出向期間中の兵に対する給与および賞与は、甲の給与規定に基づき、甲が兵に支給する。
社会保険・労務保険
社会保険や労災保険、また通勤費などの諸費用に関する記載を行います。基本的に、社会保険に関しては出向元企業に。労災保険に関しては出向先企業に加入義務があるため、その内容に明記しましょう。
1.丙の健康保険、厚生年金保険、介護保険および雇用保険は甲に置いて資格を継続する。
2.労働者火災補償保険は、乙の負担で加入する。万が一丙が業務上被災した場合については、甲がその責を負うこととする。ただし、労災保険の基礎は甲が丙に支給する金額とする。
3.通勤費、交通費および諸経費は、乙の規定に基づいて直接乙が丙に支給する。なお、その他現物支給に関しては乙の支給の都度明細を甲に通知する。
出向料
出向料に関する記載を行います。また、1ヶ月未満の出向料に関しても明記しましょう。具体的には以下の通りです。
1.出向料は1ヶ月当たり〇〇〇〇〇〇円とする。ただし、1ヶ月未満の出向料に関しては日割りで計算を行う。
2.乙は甲に対し、当月分出向料を当月末日までに甲の指定する銀行口座に振り込むものとする。
【預金口座名】〇〇〇銀行本店営業部
当座〇〇〇
株式会社〇〇〇
協議事項
協議事項に関しての記載では、甲と乙の記名を行います。具体的には、以下のように記載しましょう。

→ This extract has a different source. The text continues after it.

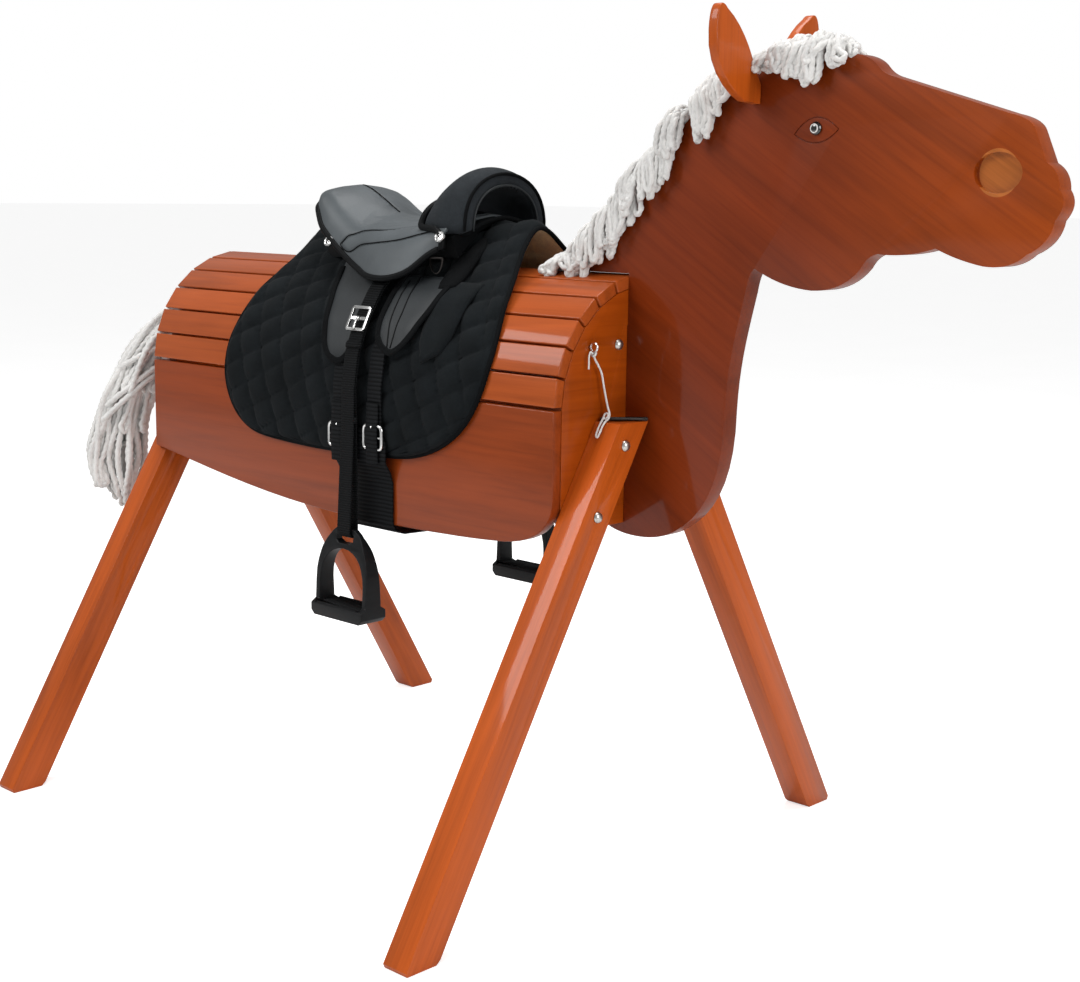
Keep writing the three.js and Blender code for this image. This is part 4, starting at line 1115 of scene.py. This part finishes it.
def add_seat_trim():
    """Thick piping round the seat's edge, its rosettes and the gusset under the cantle."""
    lines = [seat_line(-112 + (SEAT_FRONT + 112) * k / 59) for k in range(60)]
    rear = [p + Vector((-0.003, 0, -0.001)) for p in seat_line(SEAT_REAR)]
    right, left = [line[0] for line in reversed(lines)], [line[-1] for line in lines]
    spots = fine_line(right + rear[1:-1] + left, 5)
    for _ in range(3):
        inner = [(a + b * 2 + c) / 4 for a, b, c in zip(spots, spots[1:], spots[2:])]
        spots = [spots[0], *inner, spots[-1]]
    place(tube_piece("seat_piping", spots, 4.1 * MM, 10), DARK_VINYL, "black_webbing")
    inner = [p + Vector((0, -p.y * 0.055, 0.0052)) for p in spots]
    place(tube_piece("seat_edge_welt", inner, 1.3 * MM), FLAP_VINYL, "grey_vinyl")
    for side, sign in SIDES:
        for k, (x, out, height) in enumerate(ROSETTE_SPOTS):
            add_rosette(f"rosette_{side}_{k + 1}", at(x, sign * out, height), sign)
        front = [at(x, sign * out, height) for x, out, height in
                 ((164, 96, 773), (163, 95, 786), (150, 92, 797), (130, 87, 799), (114, 82, 800))]
        front += [at(110, sign * out, height) for out, height in arch_points(81, 839, 792, 16)[1:9]]
        piping = tube_piece(f"pommel_piping_{side}", smooth_line(front, 6), 4.6 * MM, 10)
        place(piping, DARK_VINYL, "black_webbing")
    back = [(-math.cos(angle) * 70, 772 + math.sin(angle) * 8)
            for angle in (math.pi * k / 12 for k in range(13))]
    under, over = [], []
    for t in (0, 0.25, 0.5, 0.75, 1):
        under.append([at(-92 + 8 * t - abs(y) * 0.10 + 10, y * 0.94, z + 42 * t) for y, z in back])
        over.append([at(-108 + 4 * t + abs(y) * 0.34, y, z + 50 * t) for y, z in back])
    place(slab("cantle_gusset", under, over), FLAP_VINYL, "grey_vinyl")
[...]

本契約締結の証として本書2通を作成して甲・乙記名捺印の上各自1通保有する。
平成〇〇年〇〇月〇〇日
甲〇〇県〇〇市〇〇丁目〇〇番〇〇号〇〇
〇〇株式会社
代表取締役社長〇〇〇〇 印
乙〇〇県〇〇市〇〇丁目〇〇番〇〇号〇〇
〇〇株式会社
代表取締役〇〇〇〇 印
双方の押印
出向契約書では、双方の押印がなければ有効となりません。上記のように、双方の押印を行いましょう。
印紙
契約書では印紙が必要な場合がありますが、出向契約書の場合には必要ありません。印紙は課税対象となる契約書である限り必要です。出向契約書の場合には金額の定めが記載されていても、印紙税は非課税です。